To me, Covetous is a narrative of self-doubt.
It seems a comfort at first. Oh my god, my hair is awful, you think. My friends probably think I’m fat and awkward. This tiny pixel is here to eat away at those tiny pockets of self-doubt you have, to clean you of what makes you unpresentable to the world.
But the pixel grows. It begins to leave holes in its wake, leaving you ridged with scar tissue. Soon it’s large enough to occupy the pit of your belly like a great, grotesque spider, and it begins to reach into your pitiful, defenseless limbs. And then, seemingly suddenly, it grows too big to permit you movement; you lock your doors and hide inside, where the world can’t see what a monstrous, self-pitying, self-feeding wretch you’ve become.
The end is a choice. You can choose to wrench the beast from yourself. But you’ve nurtured the carnivorous little pixel; you fed it and guided it about your body, and now it doesn’t occur to you that you can end its growth. You’re too used to it, to the arrow keys, to the comfort of hurting yourself. You don’t know how to do anything but feed your own self-doubt.

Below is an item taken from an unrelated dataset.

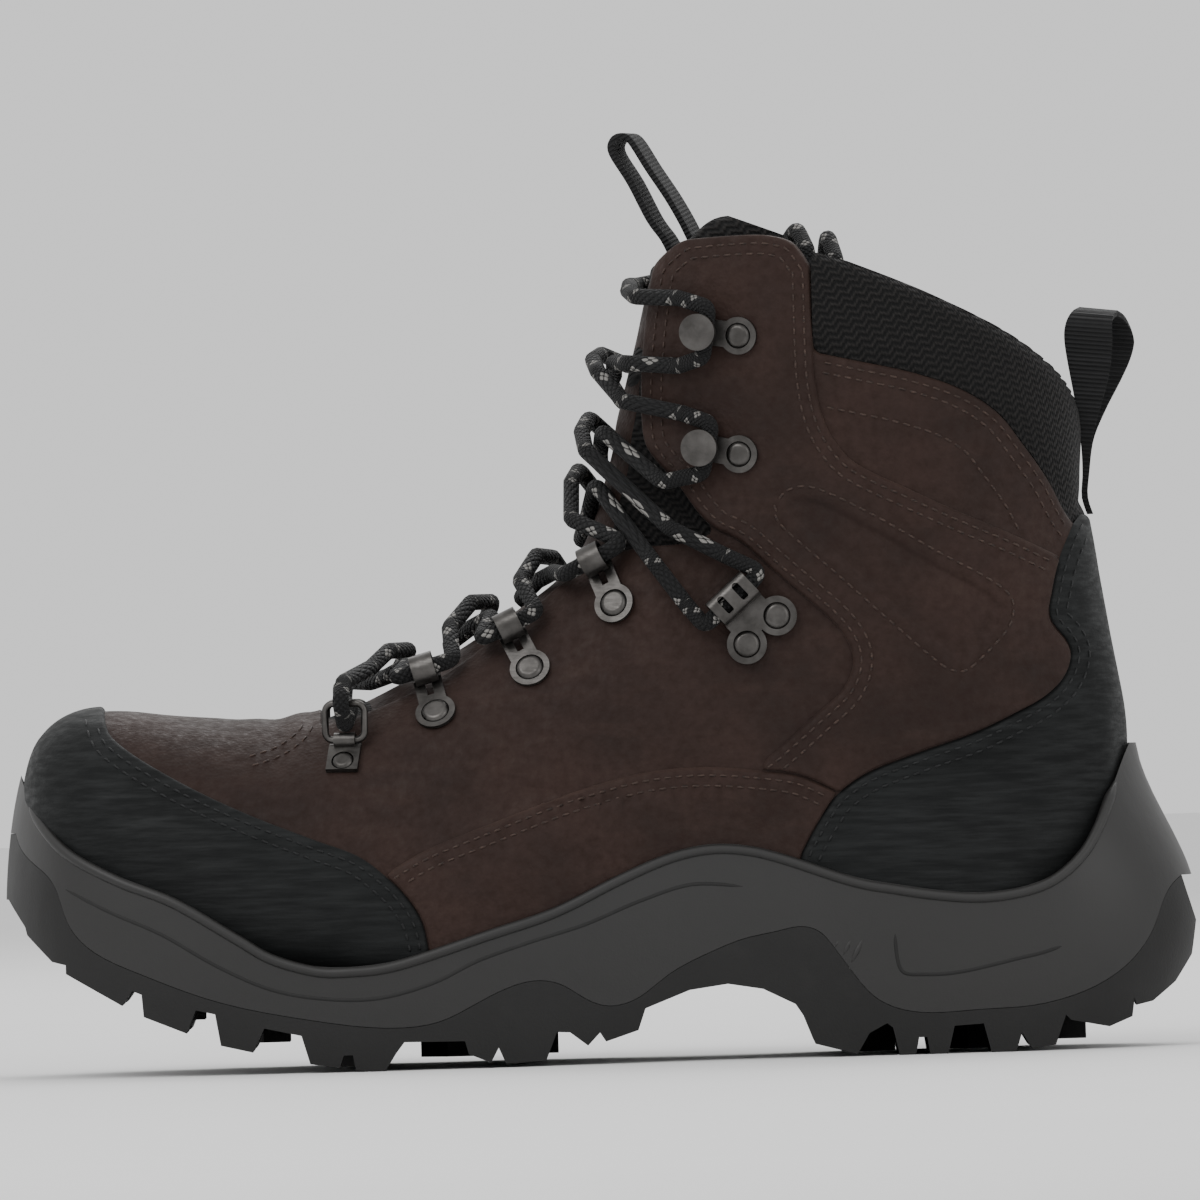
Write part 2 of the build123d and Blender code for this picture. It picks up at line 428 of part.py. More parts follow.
WEB_HOOKS = [(-41.2, 92.3, -44.5, 104.0), (-16.3, 103.1, -22.0, 115.5), (6.2, 119.4, 0.5, 131.0)]
SPEED_HOOKS = [(39.8, 157.5, 28.6, 159.9), (40.5, 188.3, 28.0, 190.0)]
LOCK = (44.2, 111.5, 37.0, 119.5)
RING_TAB = (-65.7, 79.9, -65.6, 91.2)
for side, name in SIDES:
    heads = []
    for number, place in enumerate(WEB_HOOKS, 1):
        at = seat(*place, side, LEATHER_OUT)
        heads.append(rivet(at))
        with BuildPart() as hook:
            with BuildSketch(at.offset(0.35)):
                Circle(5.3)
                with Locations((6.5, 0)):
                    Rectangle(12.6, 7.4)
                Circle(3.75, mode=Mode.SUBTRACT)
                with Locations((8.2, 0)):
                    Rectangle(4.6, 1.8, mode=Mode.SUBTRACT)
            extrude(amount=0.9)
            tunnel = Plane(at.from_local_coords((12.5, 0, 4.2)), x_dir=at.x_dir, z_dir=at.y_dir)
            with BuildSketch(tunnel):
                Circle(4.0)
            extrude(amount=3.0, both=True)
            with BuildSketch(tunnel):
                Circle(3.1)
            extrude(amount=6, both=True, mode=Mode.SUBTRACT)
        piece(hook.part, f"web_hook_{number}_{name}")
    piece(Part() + heads, f"web_hook_rivets_{name}")

    heads = []
    for number, place in enumerate(SPEED_HOOKS, 1):
        at = seat(*place, side, OVERLAY_OUT)
        heads.append(rivet(at, r=3.2))
        with BuildPart() as hook:
            with BuildSketch(at.offset(0.2)):
                Circle(4.9)
                with Locations((6.1, 0)):
                    Rectangle(12.2, 6.8)
                Circle(3.35, mode=Mode.SUBTRACT)
            extrude(amount=0.9)
            with BuildSketch(at.offset(0.2)):
                with Locations((11.6, 0)):
                    Rectangle(1.2, 6.8)
            extrude(amount=7.0)
            with BuildSketch(at.offset(6.4)):
                with Locations((9.3, 0)):
                    Circle(4.8)
            extrude(amount=1.3)
        piece(hook.part, f"speed_hook_{number}_{name}")
    piece(Part() + heads, f"speed_hook_rivets_{name}")

    at = seat(*LOCK, side, OVERLAY_OUT)
    with BuildPart() as lock:
        with BuildSketch(at.offset(0.2)):
            with Locations((0, -5.4), (0, 5.4)):
                Circle(5.2)
            with Locations((7.2, 0)):
                Rectangle(14.4, 12.4)
            with Locations((0, -5.4), (0, 5.4)):
                Circle(3.55, mode=Mode.SUBTRACT)
        extrude(amount=0.9)
        across = Plane(at.from_local_coords((10.8, 0, 3.9)), x_dir=at.x_dir, z_dir=at.y_dir)
        with BuildSketch(across):
            RectangleRounded(7.8, 7.4, 2.2)
        extrude(amount=6.2, both=True)
        with BuildSketch(across):
            RectangleRounded(5.8, 5.4, 2.2)
        extrude(amount=9, both=True, mode=Mode.SUBTRACT)
        with BuildSketch(at.offset(6.0)):
            with Locations((10.8, -2.6), (10.8, 2.6)):
                SlotOverall(5.4, 2.0)
        extrude(amount=3, mode=Mode.SUBTRACT)
    piece(lock.part, f"lace_lock_{name}")
    piece(Part() + [rivet(at, 0, -5.4, 3.4), rivet(at, 0, 5.4, 3.4)], f"lace_lock_rivets_{name}")

    at = seat(*RING_TAB, side, LEATHER_OUT)
    with BuildPart() as tab:
        with BuildSketch(at.offset(0.15)):
            with Locations((1.8, 0)):
                Rectangle(9.6, 8.4)
            Circle(2.95, mode=Mode.SUBTRACT)
        extrude(amount=1.4)
        fold = Plane(at.from_local_coords((6.5, 0, 2.05)), x_dir=at.x_dir, z_dir=at.y_dir)
        with BuildSketch(fold):
            Circle(1.9)
        extrude(amount=2.8, both=True)
        with BuildSketch(fold):
            Circle(1.2)
        extrude(amount=6, both=True, mode=Mode.SUBTRACT)
    piece(tab.part, f"ring_tab_{name}")
    piece(rivet(at, r=2.8), f"ring_tab_rivet_{name}")
    tilt = math.radians(40)
    lean = at.x_dir * math.cos(tilt) + at.z_dir * math.sin(tilt)
    ring_plane = Plane(fold.origin + lean * 4.75, x_dir=lean, z_dir=lean.cross(at.y_dir))
    with BuildSketch(ring_plane) as ring_shape:
        RectangleRounded(9.5, 10.4, 2.2)
    ring_path = ring_shape.sketch.faces()[0].outer_wire()
    with BuildPart() as ring:
        with BuildSketch(Plane(ring_path @ 0, z_dir=ring_path % 0)):
            Circle(0.9)
        sweep(path=ring_path)
    piece(ring.part, f"lace_ring_{name}")
    print("ring pivot", name, [round(v, 2) for v in fold.origin], [round(v, 4) for v in at.y_dir])

# ---- webbing loops ----
LOOP_OUTER = [(22.8, 211.7), (18.3, 219.1), (13.4, 229.0), (8.9, 237.7), (9.6, 240.9), (12.5, 242.6), (16.4, 241.4),
              (21.4, 234.0), (26.4, 226.0), (29.5, 219.0)]
LOOP_INNER = [(23.4, 219.0), (21.0, 228.0), (18.3, 235.0), (15.7, 238.3), (13.0, 238.0), (14.8, 230.5), (18.8, 223.0)]
with BuildPart() as tongue_loop:
    with BuildSketch(Plane.XZ):
        add(region(LOOP_OUTER, [(26.0, 211.0)]))
        add(region(LOOP_INNER), mode=Mode.SUBTRACT)
    extrude(amount=6.5, both=True)
    add(last_solid(LINING_OUT + 0.9), mode=Mode.SUBTRACT)
piece(tongue_loop.part, "tongue_loop")
HEEL_LOOP = [(129.0, 150.9), (127.9, 158.8), (125.6, 177.2), (125.0, 187.7), (127.5, 193.6), (135.5, 193.4),
             (143.3, 191.8), (145.2, 185.8), (142.8, 176.7), (137.3, 166.4), (133.5, 158.7), (131.5, 150.0)]
with BuildPart() as heel_loop:
    with BuildSketch(Plane.XZ):
        add(region(HEEL_LOOP))
    extrude(amount=8.5, both=True)
    with BuildSketch(Plane.XZ):
        add(polygon((100, 140), (160, 140), (160, 188.5), (100, 190.0)))
    extrude(amount=6.6, both=True, mode=Mode.SUBTRACT)
    add(last_solid(OVERLAY_OUT + 0.8), mode=Mode.SUBTRACT)
piece(heel_loop.part, "heel_loop")

# ---- the lace: one round braid, out of the shaft, down the throat side to side, up again and back in ----
# each bend: x, y, z, bend radius; the straight runs between are joined by tangent arcs
LACE_ROUTE = [
    (61.5, 23.5, 130.0, 4.0), (60.0, 24.5, 182.0, 4.0), (59.5, 30.0, 211.0, 4.0),
    (57.0, 38.5, 217.0, 4.0), (53.0, 44.6, 211.0, 4.0), (44.0, 41.5, 208.6, 4.0),
    (33.0, 37.7, 206.2, 4.0), (14.3, 24.0, 202.9, 4.0), (12.4, 13.0, 202.8, 4.0),
    (13.0, 0.0, 201.1, 4.0), (12.0, -13.0, 201.1, 4.0), (13.7, -24.0, 199.4, 4.0),
    (25.0, -34.2, 198.6, 4.0), (32.7, -38.7, 195.9, 2.6), (30.9, -37.7, 182.9, 2.6),
    (24.5, -34.2, 180.9, 4.0), (11.3, -24.0, 182.1, 4.0), (7.8, -13.0, 182.5, 4.0),
    (7.7, 0.0, 179.1, 3.0), (6.7, 13.0, 177.5, 4.0), (9.8, 24.0, 172.4, 4.0), (25.0, 34.1, 168.6, 4.0),
    (32.7, 37.5, 165.6, 2.6), (29.9, 36.4, 152.7, 2.6), (19.5, 33.1, 150.8, 4.0),
    (0.9, 14.0, 168.4, 4.0), (-1.2, 0.0, 164.8, 3.0), (-0.3, -13.0, 159.8, 4.0),
    (21.0, -34.9, 138.8, 4.0), (35.0, -38.4, 131.3, 4.0), (44.5, -39.9, 126.6, 2.6),
    (29.3, -40.7, 113.0, 2.6), (24.5, -38.3, 119.0, 4.0), (16.4, -35.8, 130.2, 4.0),
    (2.0, -11.5, 150.9, 4.0), (-0.4, 0.0, 142.0, 3.0), (-2.3, 14.5, 136.5, 4.0),
    (9.0, 28.9, 135.4, 2.4), (-6.9, 25.2, 127.6, 2.4), (-9.7, 13.0, 132.1, 4.0),
    (-14.0, 0.0, 132.7, 3.0), (-18.4, -13.0, 126.2, 4.0), (-14.2, -26.4, 118.1, 2.4),
    (-29.3, -27.1, 111.2, 2.4), (-26.0, -13.0, 117.2, 4.0), (-31.6, 0.0, 114.4, 3.0),
    (-37.3, 13.0, 110.4, 4.0), (-36.8, 25.8, 106.2, 2.4), (-52.2, 25.8, 101.9, 2.4),
    (-48.1, 13.0, 109.0, 4.0), (-53.5, 0.0, 108.9, 3.0), (-58.1, -12.0, 104.7, 4.0),
    (-65.1, -33.7, 101.2, 2.6), (-66.1, -38.8, 96.3, 2.6), (-65.1, -33.0, 89.6, 2.6),
    (-63.7, -26.0, 93.7, 2.6), (-66.0, -14.0, 97.0, 6.0), (-66.2, 0.0, 99.6, 6.0),
    (-66.4, 14.0, 97.0, 6.0), (-64.4, 27.0, 93.8, 2.6), (-65.3, 34.1, 89.6, 2.6),
    (-65.9, 40.0, 96.2, 2.6), (-65.3, 34.9, 101.2, 2.6), (-58.3, 12.0, 100.8, 4.0),
    (-53.8, 0.0, 102.3, 3.0), (-48.3, -13.0, 105.2, 4.0), (-51.9, -25.4, 101.8, 2.4),
    (-36.5, -26.2, 106.2, 2.4), (-37.2, -13.0, 114.5, 4.0), (-31.4, 0.0, 121.0, 3.0),
    (-25.9, 13.0, 121.0, 4.0), (-29.8, 26.4, 111.0, 2.4), (-13.9, 25.4, 118.3, 2.4),
    (-18.4, 13.0, 121.9, 4.0), (-13.9, 0.0, 126.1, 3.0), (-9.6, -13.0, 128.2, 4.0),
    (-6.5, -26.2, 127.7, 2.4), (9.2, -29.6, 135.4, 2.4), (-4.6, -14.5, 141.9, 4.0),
    (-4.3, 0.0, 151.6, 3.0), (-2.2, 11.5, 155.0, 4.0), (16.2, 34.4, 129.6, 4.0),
    (24.5, 37.6, 119.0, 4.0), (29.2, 40.0, 112.9, 2.6), (44.4, 39.8, 126.6, 2.6),
    (35.0, 38.2, 131.3, 4.0), (21.0, 34.6, 138.8, 4.0), (3.4, 13.0, 156.2, 4.0),
    (3.4, 0.0, 158.8, 3.0), (4.3, -14.0, 164.6, 4.0), (19.5, -33.2, 150.8, 4.0),
    (29.9, -36.4, 152.7, 2.6), (32.7, -37.5, 165.6, 2.6), (25.0, -34.1, 168.6, 4.0),
    (9.8, -24.0, 172.3, 4.0), (3.5, -13.0, 180.2, 4.0), (2.3, 0.0, 183.5, 3.0),
    (4.6, 13.0, 185.0, 4.0), (11.3, 24.0, 182.1, 4.0), (24.5, 34.2, 180.9, 4.0),
    (30.9, 37.7, 182.9, 2.6), (32.7, 38.7, 195.9, 2.6), (42.0, 41.0, 199.5, 4.0),
    (55.0, 43.8, 202.0, 4.0), (64.0, 45.6, 207.0, 4.0), (65.0, 38.5, 215.0, 4.0),
    (67.0, 28.5, 208.0, 4.0), (68.5, 24.5, 180.0, 4.0), (70.5, 22.5, 125.0, 4.0),
]
with BuildPart() as lace:
    with BuildLine() as lace_line:
        FilletPolyline(*[point[:3] for point in LACE_ROUTE], radius=[point[3] for point in LACE_ROUTE[1:-1]])
    lace_wire = lace_line.wires()[0]
    with BuildSketch(Plane(lace_wire @ 0, z_dir=lace_wire % 0)):
        Circle(LACE_R)
    sweep(path=lace_wire, transition=Transition.ROUND)
piece(lace.part, "lace")
print("lace length", round(lace_wire.length, 1), "volume", round(lace.part.volume),
      "section x length", round(math.pi * LACE_R ** 2 * lace_wire.length),
      "bend radii", sorted({point[3] for point in LACE_ROUTE}))
for end, name in ((0, "start"), (-1, "end")):
    tip, rest = Vector(*LACE_ROUTE[end][:3]), Vector(*LACE_ROUTE[1 if end == 0 else -2][:3])
    with BuildPart() as sleeve:
        with BuildSketch(Plane(tip, z_dir=rest - tip)):
            Circle(LACE_R + 0.5)
            Circle(LACE_R + 0.1, mode=Mode.SUBTRACT)
        extrude(amount=22.0)
    piece(sleeve.part, f"lace_tip_{name}")

for solid in PIECES:
    print(solid.label, len(solid.solids()), round(solid.volume), solid.is_valid)
    export_step(solid, f"parts/{solid.label}.step")
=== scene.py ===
"""Hiking boot, left foot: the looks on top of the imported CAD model.

Row frame in metres: +Z up, toe towards -X, outer side of the foot towards -Y. Outlines are in mm.
"""

import math

import bmesh
import bpy
import numpy as np
from mathutils import Matrix, Vector
from mathutils.bvhtree import BVHTree


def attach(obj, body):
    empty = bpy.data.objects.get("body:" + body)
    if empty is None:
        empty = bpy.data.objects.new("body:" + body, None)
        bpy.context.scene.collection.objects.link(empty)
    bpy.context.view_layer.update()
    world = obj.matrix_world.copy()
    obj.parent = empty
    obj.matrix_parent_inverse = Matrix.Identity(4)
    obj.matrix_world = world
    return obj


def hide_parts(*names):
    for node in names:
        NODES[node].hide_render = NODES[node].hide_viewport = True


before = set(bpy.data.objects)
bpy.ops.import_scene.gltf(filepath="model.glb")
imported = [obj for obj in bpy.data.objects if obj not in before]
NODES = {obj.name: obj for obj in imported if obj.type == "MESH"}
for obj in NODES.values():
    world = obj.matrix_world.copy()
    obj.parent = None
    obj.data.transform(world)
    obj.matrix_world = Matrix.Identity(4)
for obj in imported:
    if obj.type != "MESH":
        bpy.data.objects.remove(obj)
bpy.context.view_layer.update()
MM = 0.001

# ---- camera: long lens square on to the outer side, the boot tipped 1.7 degrees up at the heel ----
LENS_DISTANCE = 6.0
VIEW_WIDTH = 0.3142  # metres of the object plane across the picture
VIEW_CENTRE_X, VIEW_CENTRE_Z = 0.0023, 0.1206
SENSOR_WIDTH = 36.0
TILT = math.radians(1.7)
camera_data = bpy.data.cameras.new("camera")
camera = bpy.data.objects.new("camera", camera_data)
bpy.context.scene.collection.objects.link(camera)
camera_data.sensor_width = SENSOR_WIDTH
camera_data.lens = SENSOR_WIDTH * LENS_DISTANCE / VIEW_WIDTH
camera_data.clip_end = 50.0
camera.matrix_world = (
    Matrix.Translation((VIEW_CENTRE_X, -LENS_DISTANCE, VIEW_CENTRE_Z))
    @ Matrix.Rotation(TILT, 4, "Y")
    @ Matrix.Rotation(math.pi / 2, 4, "X")
)
bpy.context.scene.camera = camera


# ---- the last and the layers, as in the CAD ----
OVERLAY, LEATHER, LEATHER_IN, LINING_OUT, LINING_IN = 1.4, 0.0, -1.6, -2.95, -6.2  # mm out from the last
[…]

Covetous is terrifying and ugly. I really doubt Andrew meant his flippant answer to my question to be the trigger to a desperate self-evaluation, but now, having played it, I definitely see shades of myself in it. I wonder if I really do look this broken. I wonder if the self-doubt I’ve sought protection in is written right there, plainly, on my face.
And I wonder to myself, as I refresh the browser, what will happen if I try to fight it.